Interruptibility
Guide to EVI’s interruptibility feature and how to manage interruptions on the client.
Interruptibility is a key feature of EVI, allowing seamless, real-time interactions even when the user interjects mid-response. EVI handles interruptions on the backend (stopping response generation) and supports interruption on the frontend (managing audio playback) to maintain a natural conversation flow.
EVI stops generating audio when interrupted, but you are responsible for stopping playback of any audio already received on the client side to ensure a seamless, responsive experience.
How interruption works
EVI sends responses in chunks as assistant_messages,
each accompanied by corresponding audio_output
messages. The assistant messages contain both the content and expression measurement predictions, while the
audio_output
messages contain the generated audio. Once EVI completes generating a response, it sends an
assistant_end message to
indicate that the response is finished.
When a user message is detected during response generation, EVI stops generating the current response and sends a user_interrupt message to signal this event. This user_interrupt message instructs the client to halt audio playback, clear any remaining audio in the queue, and prepare for new input from the user.

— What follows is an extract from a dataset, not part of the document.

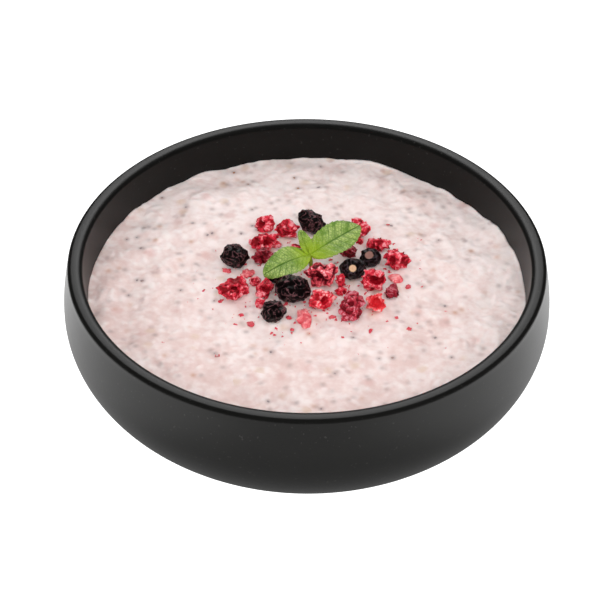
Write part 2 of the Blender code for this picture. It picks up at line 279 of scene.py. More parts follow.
def floor_disc(name, glow):
    bpy.ops.mesh.primitive_circle_add(vertices=FLOOR_SIDES, radius=FLOOR_REACH, fill_type="NGON")
    made = bpy.context.object
    made.name = name
    made.location.z = -FLOOR_DROP
    made.data.materials.append(glowing_white(name, glow))
    return made


floor = floor_disc("floor", FLOOR_GLOW)
floor.visible_diffuse = False
floor.visible_glossy = False
lighting_floor = floor_disc("lighting_floor", FLOOR_LIGHT)
lighting_floor.visible_camera = False
floor_board = Board(lighting_floor.data.materials[0].node_tree)
floor_spot = floor_board.add("ShaderNodeTexCoord", out="Object")
from_middle = floor_board.vector("LENGTH", floor_spot, out=1)
aside = floor_board.step(abs(floor_board.part(floor_spot, 0)), *FLOOR_ASIDE)
behind = floor_board.step(floor_board.part(floor_spot, 1), *FLOOR_BEHIND)
# The lighting floor's glow is dimmed round the dish as a painted shadow of the bowl, dimmed behind the
# dish, and brighter to the sides.
lit = floor_board.step(from_middle, *FLOOR_NEAR) * (0.5 + 0.5 * aside) * (1.0 - behind)
floor_board.tree.links.new(floor_board.blend(lit, DIM, WHITE).socket,
                           floor_board.tree.nodes["Principled BSDF"].inputs["Emission Color"])
back_wall = swept_wall("back_wall", 55.0, 125.0, WALL_GLOW)
view_wall = swept_wall("view_wall", 125.0, 415.0, WALL_GLOW)
light_behind = soft_light("light_behind", (0.0, 0.80, 0.74), 0.50, 7.1)
light_behind.visible_diffuse = False
light_above = soft_light("light_above", (0.06, -0.42, 0.84), 0.86, 2.25)
light_above.visible_glossy = False
world = bpy.data.worlds.new("room")
world.use_nodes = True
world.node_tree.nodes["Background"].inputs["Color"].default_value = (*WHITE, 1.0)
world.node_tree.nodes["Background"].inputs["Strength"].default_value = ROOM_GLOW
bpy.context.scene.world = world


# Bowl: one turned stoneware bowl with a matte black glaze. Its flat lip has a small round on
# each edge, the wall swells gently below it to the belly, and the foot is a low ring.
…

Handling interruptions on the client side
While backend interruptions are managed by EVI, frontend interruptions—specifically stopping audio playback—require
client-side handling. Both user_interruption
messages (during response generation) and user_message
events
(after the response is complete) should trigger the client to stop audio playback for the previous response.
To handle interruptions consistently, the client should perform the following actions whenever a user_interruption
or user_message
is received:
- Stop audio playback: Immediately halt playback of any ongoing audio from the previous response.
- Clear queued audio: Remove any remaining audio segments in the queue to prevent overlap with new responses.
This approach ensures that any user interaction interrupts audio playback as expected, maintaining a natural flow by promptly responding to new user input.